◆ Structured object records:
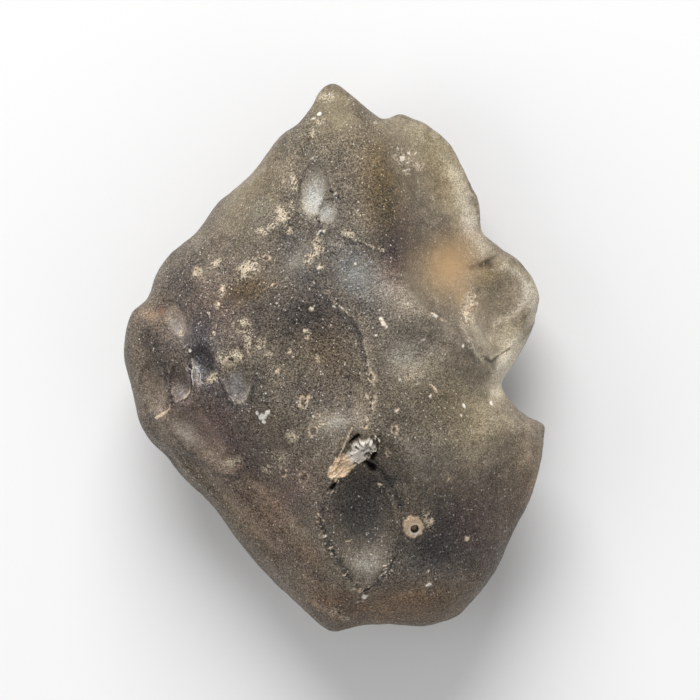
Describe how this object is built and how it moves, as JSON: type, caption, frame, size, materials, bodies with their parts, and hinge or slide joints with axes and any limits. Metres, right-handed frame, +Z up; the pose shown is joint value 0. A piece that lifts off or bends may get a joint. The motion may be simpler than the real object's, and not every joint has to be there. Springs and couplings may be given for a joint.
{
  "type": "desert glass stone",
  "caption": "Palm-sized lump of frosted, smoky olive-grey natural glass with broken facets, shallow scoops and thin lobes, lying on its flattest side.",
  "frame": {"origin": "on the ground, under the middle of the stone's bounding box", "axes": "+Z up, square to the ground that the stone lies on; +Y along its longest extent, towards the pointed peak; +X towards the side with the two thin lobes"},
  "size_m": [0.0466, 0.0608, 0.0274],
  "materials": {
    "desert_glass": "frosted, smoky olive grey, nearly opaque where thick and olive and translucent where thin"
  },
  "bodies": {
    "root": {"desert_glass": "desert_glass"}
  },
  "joints": []
}
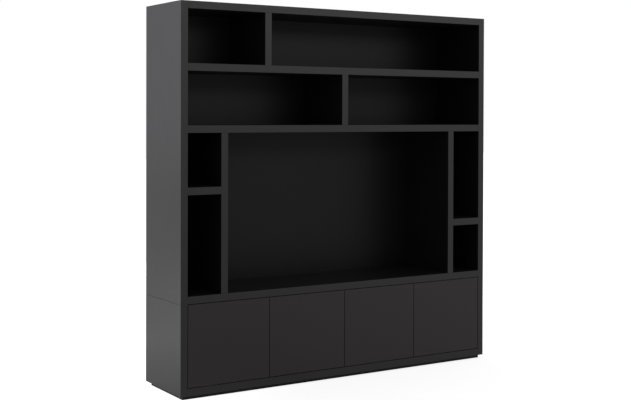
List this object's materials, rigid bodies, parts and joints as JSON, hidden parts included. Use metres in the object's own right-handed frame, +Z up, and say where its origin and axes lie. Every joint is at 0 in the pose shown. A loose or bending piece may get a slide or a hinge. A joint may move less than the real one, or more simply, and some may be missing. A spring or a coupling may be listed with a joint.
{
  "type": "tv stand",
  "caption": "Tall black wood media wall cabinet: open niches round a wide screen recess, on a base unit with flush push-to-open doors and a set-back plinth.",
  "frame": {"origin": "on the floor, under the middle of the cabinet", "axes": "+X to the right seen from the front, the front faces -Y, +Z up"},
  "size_m": [2.044, 0.44, 2.11],
  "materials": {
    "black_wood": "black stained veneer with a fine horizontal grain, satin",
    "black_panel": "black melamine faced board, matt",
    "door_lacquer": "smooth matt black lacquer, slightly warm",
    "nickel": "nickel plated steel",
    "grey_plastic": "moulded grey plastic",
    "black_plastic": "moulded black plastic",
    "bracket_steel": "zinc plated steel sheet"
  },
  "bodies": {
    "cabinet": {"base_side_left": "black_wood", "base_side_right": "black_wood", "base_bottom": "black_wood", "upper_side_left": "black_wood", "upper_side_right": "black_wood", "upper_top": "black_wood", "upper_deck": "black_wood", "upper_shelf_low": "black_wood", "upper_shelf_high": "black_wood", "divider_middle": "black_wood", "divider_high": "black_wood", "upright_left": "black_wood", "upright_right": "black_wood", "column_shelf_left": "black_wood", "column_shelf_right": "black_wood", "upper_back_high": "black_wood", "upper_back_low": "black_wood", "base_top_panel": "black_panel", "base_back": "black_panel", "base_partition_left": "black_panel", "base_partition_right": "black_panel", "base_shelf_left": "black_panel", "base_shelf_middle": "black_panel", "base_shelf_right": "black_panel", "plinth_front": "black_panel", "plinth_back": "black_panel", "plinth_left": "black_panel", "plinth_right": "black_panel", "door_1_hinge_arm_lower": "nickel", "door_1_hinge_arm_upper": "nickel", "door_2_hinge_arm_lower": "nickel", "door_2_hinge_arm_upper": "nickel", "door_3_hinge_arm_lower": "nickel", "door_3_hinge_arm_upper": "nickel", "door_4_hinge_arm_lower": "nickel", "door_4_hinge_arm_upper": "nickel", "door_1_latch_housing": "grey_plastic", "door_2_latch_housing": "grey_plastic", "door_3_latch_housing": "grey_plastic", "door_4_latch_housing": "grey_plastic", "deck_cable_sleeve": "black_plastic", "back_cable_sleeve": "black_plastic", "wall_bracket_left": "bracket_steel", "wall_bracket_right": "bracket_steel"},
    "door_1": {"door_1": "door_lacquer", "door_1_hinge_cup_lower": "nickel", "door_1_hinge_cup_upper": "nickel"},
    "door_2": {"door_2": "door_lacquer", "door_2_hinge_cup_lower": "nickel", "door_2_hinge_cup_upper": "nickel"},
    "door_3": {"door_3": "door_lacquer", "door_3_hinge_cup_lower": "nickel", "door_3_hinge_cup_upper": "nickel"},
    "door_4": {"door_4": "door_lacquer", "door_4_hinge_cup_lower": "nickel", "door_4_hinge_cup_upper": "nickel"},
    "plunger_1": {"door_1_latch_plunger": "black_plastic"},
    "plunger_2": {"door_2_latch_plunger": "black_plastic"},
    "plunger_3": {"door_3_latch_plunger": "black_plastic"},
    "plunger_4": {"door_4_latch_plunger": "black_plastic"}
  },
  "joints": [
    {"name": "door_1_hinge", "type": "hinge", "parent": "cabinet", "child": "door_1", "pos_m": [-0.963, -0.21, 0.28], "axis": [0, 0, -1], "range_deg": [0, 95]},
    {"name": "door_2_hinge", "type": "hinge", "parent": "cabinet", "child": "door_2", "pos_m": [-0.47275, -0.21, 0.28], "axis": [0, 0, -1], "range_deg": [0, 95]},
    {"name": "door_3_hinge", "type": "hinge", "parent": "cabinet", "child": "door_3", "pos_m": [0.47275, -0.21, 0.28], "axis": [0, 0, 1], "range_deg": [0, 95]},
    {"name": "door_4_hinge", "type": "hinge", "parent": "cabinet", "child": "door_4", "pos_m": [0.963, -0.21, 0.28], "axis": [0, 0, 1], "range_deg": [0, 95]},
    {"name": "door_1_latch_push", "type": "slide", "parent": "cabinet", "child": "plunger_1", "axis": [0, 1, 0], "range_m": [0, 0.003], "stiffness_N_per_m": 150},
    {"name": "door_2_latch_push", "type": "slide", "parent": "cabinet", "child": "plunger_2", "axis": [0, 1, 0], "range_m": [0, 0.003], "stiffness_N_per_m": 150},
    {"name": "door_3_latch_push", "type": "slide", "parent": "cabinet", "child": "plunger_3", "axis": [0, 1, 0], "range_m": [0, 0.003], "stiffness_N_per_m": 150},
    {"name": "door_4_latch_push", "type": "slide", "parent": "cabinet", "child": "plunger_4", "axis": [0, 1, 0], "range_m": [0, 0.003], "stiffness_N_per_m": 150}
  ]
}
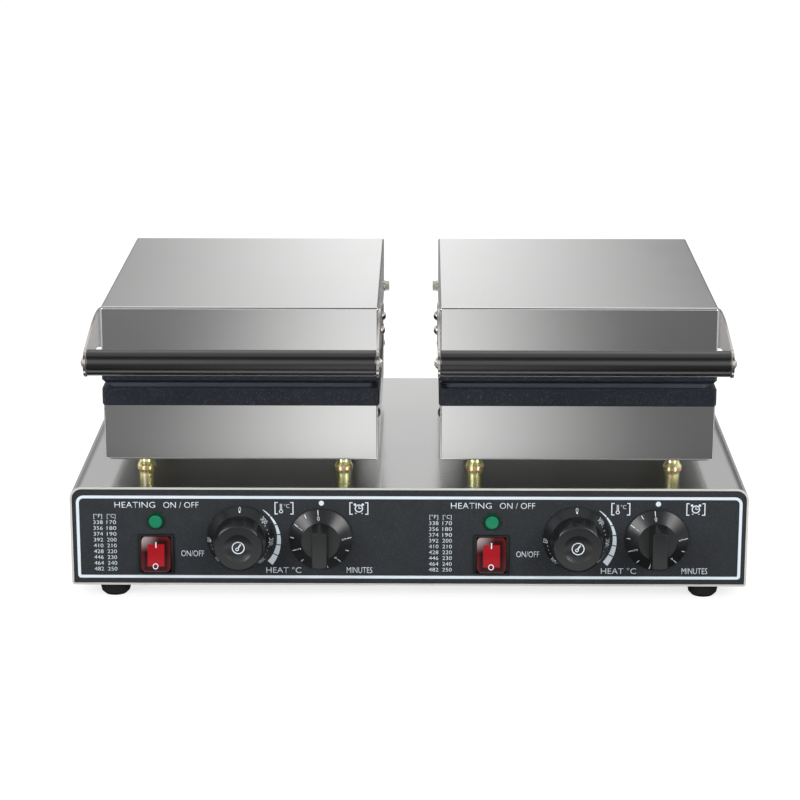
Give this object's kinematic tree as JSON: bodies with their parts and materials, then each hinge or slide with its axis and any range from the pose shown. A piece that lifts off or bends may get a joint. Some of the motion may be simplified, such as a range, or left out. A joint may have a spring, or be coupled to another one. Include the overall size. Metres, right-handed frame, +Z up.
{
  "type": "double waffle maker",
  "caption": "Countertop double waffle maker: hinged square cooking heads on posts above a control base with rocker switches, lamps, temperature and timer knobs.",
  "frame": {"origin": "on the table under the feet, at the middle of the whole outline in plan", "axes": "+X to the right along the control panel, +Y towards the hinges at the rear, +Z up"},
  "size_m": [0.5, 0.4076, 0.2184],
  "materials": {
    "case_steel": "polished stainless sheet with fine lengthwise grain",
    "base_steel": "polished stainless sheet",
    "panel_black": "fine textured black coat, pale line print",
    "plain_steel": "plain sheet steel",
    "cast_black": "cast aluminium with a blue-black non-stick coat",
    "grip_black": "satin black moulded grip",
    "knob_black": "satin black moulded knob with white marks",
    "switch_black": "black moulded switch frame",
    "rocker_red": "smoked red translucent rocker, lit",
    "lamp_green": "green translucent lens",
    "foot_rubber": "black rubber",
    "zinc_yellow": "yellow chromate zinc plate",
    "screw_steel": "bright plated steel",
    "heater_steel": "annealed heating element sheath",
    "pad_fibre": "white ceramic fibre pad",
    "block_ceramic": "cream moulded terminal block",
    "gland_black": "black nylon",
    "control_grey": "moulded control housing"
  },
  "bodies": {
    "root": {"base_shell": "base_steel", "base_bottom_plate": "plain_steel", "control_panel": "panel_black", "rear_panel": "base_steel", "rubber_feet": "foot_rubber", "foot_screws": "screw_steel", "terminal_block": "block_ceramic", "cable_gland": "gland_black", "stand_off_posts": "zinc_yellow", "post_bolts": "zinc_yellow", "hinge_brackets": "plain_steel", "pivot_bolts": "screw_steel", "case_screws": "screw_steel", "left_lower_case": "case_steel", "left_lower_plate": "cast_black", "left_lower_heater": "heater_steel", "left_lower_heater_clamps": "plain_steel", "left_switch_body": "switch_black", "left_indicator_lamp": "lamp_green", "left_thermostat": "control_grey", "left_timer": "control_grey", "right_lower_case": "case_steel", "right_lower_plate": "cast_black", "right_lower_heater": "heater_steel", "right_lower_heater_clamps": "plain_steel", "right_switch_body": "switch_black", "right_indicator_lamp": "lamp_green", "right_thermostat": "control_grey", "right_timer": "control_grey"},
    "left_lid": {"left_lid_cover": "case_steel", "left_upper_plate": "cast_black", "left_upper_heater": "heater_steel", "left_upper_heater_clamps": "plain_steel", "left_lid_insulation": "pad_fibre", "left_handle_arms": "case_steel", "left_arm_screws": "screw_steel", "left_handle_grip": "grip_black", "left_handle_rod": "screw_steel"},
    "left_rocker": {"left_switch_rocker": "rocker_red"},
    "left_temperature_dial": {"left_temperature_knob": "knob_black", "left_thermostat_spindle": "screw_steel"},
    "left_timer_dial": {"left_timer_knob": "knob_black", "left_timer_spindle": "screw_steel"},
    "right_lid": {"right_lid_cover": "case_steel", "right_upper_plate": "cast_black", "right_upper_heater": "heater_steel", "right_upper_heater_clamps": "plain_steel", "right_lid_insulation": "pad_fibre", "right_handle_arms": "case_steel", "right_arm_screws": "screw_steel", "right_handle_grip": "grip_black", "right_handle_rod": "screw_steel"},
    "right_rocker": {"right_switch_rocker": "rocker_red"},
    "right_temperature_dial": {"right_temperature_knob": "knob_black", "right_thermostat_spindle": "screw_steel"},
    "right_timer_dial": {"right_timer_knob": "knob_black", "right_timer_spindle": "screw_steel"}
  },
  "joints": [
    {"name": "left_lid_hinge", "type": "hinge", "parent": "root", "child": "left_lid", "pos_m": [-0.124, 0.1222, 0.1821], "axis": [-1, 0, 0], "range_deg": [0, 95]},
    {"name": "left_rocker_tilt", "type": "hinge", "parent": "root", "child": "left_rocker", "pos_m": [-0.1869, -0.1324, 0.0356], "axis": [1, 0, 0], "range_deg": [0, 22]},
    {"name": "left_temperature_turn", "type": "hinge", "parent": "root", "child": "left_temperature_dial", "pos_m": [-0.1244, -0.1324, 0.0484], "axis": [0, 1, 0], "range_deg": [0, 309]},
    {"name": "left_timer_turn", "type": "hinge", "parent": "root", "child": "left_timer_dial", "pos_m": [-0.065, -0.1324, 0.0479], "axis": [0, 1, 0], "range_deg": [0, 270]},
    {"name": "right_lid_hinge", "type": "hinge", "parent": "root", "child": "right_lid", "pos_m": [0.124, 0.1222, 0.1821], "axis": [-1, 0, 0], "range_deg": [0, 95]},
    {"name": "right_rocker_tilt", "type": "hinge", "parent": "root", "child": "right_rocker", "pos_m": [0.0611, -0.1324, 0.0356], "axis": [1, 0, 0], "range_deg": [0, 22]},
    {"name": "right_temperature_turn", "type": "hinge", "parent": "root", "child": "right_temperature_dial", "pos_m": [0.1236, -0.1324, 0.0484], "axis": [0, 1, 0], "range_deg": [0, 309]},
    {"name": "right_timer_turn", "type": "hinge", "parent": "root", "child": "right_timer_dial", "pos_m": [0.183, -0.1324, 0.0479], "axis": [0, 1, 0], "range_deg": [0, 270]}
  ]
}
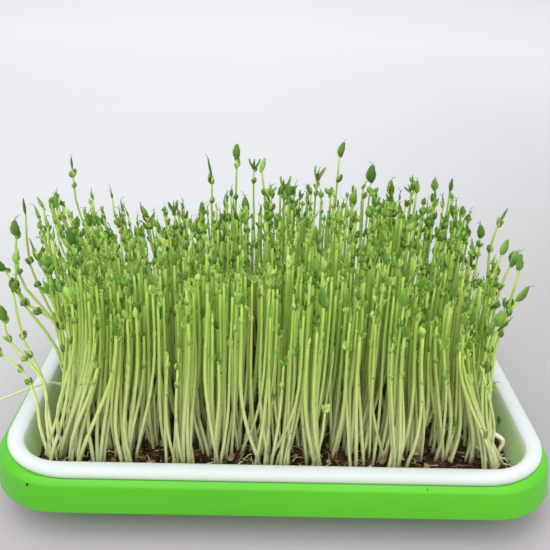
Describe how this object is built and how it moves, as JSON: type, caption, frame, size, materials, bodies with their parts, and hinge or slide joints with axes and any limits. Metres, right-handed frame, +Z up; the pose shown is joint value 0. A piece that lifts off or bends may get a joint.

◆ Directions for this task: Go through the records and show every line with the string "where" in it.

◆ Written response:
    "desert_glass": "frosted, smoky olive grey, nearly opaque where thick and olive and translucent where thin"
List this object's materials, rigid bodies, parts and joints as JSON, hidden parts included. Use metres in the object's own right-handed frame, +Z up, and say where its origin and axes lie. Every joint is at 0 in the pose shown. A loose or bending piece may get a slide or a hinge. A joint may move less than the real one, or more simply, and some may be missing. A spring or a coupling may be listed with a joint.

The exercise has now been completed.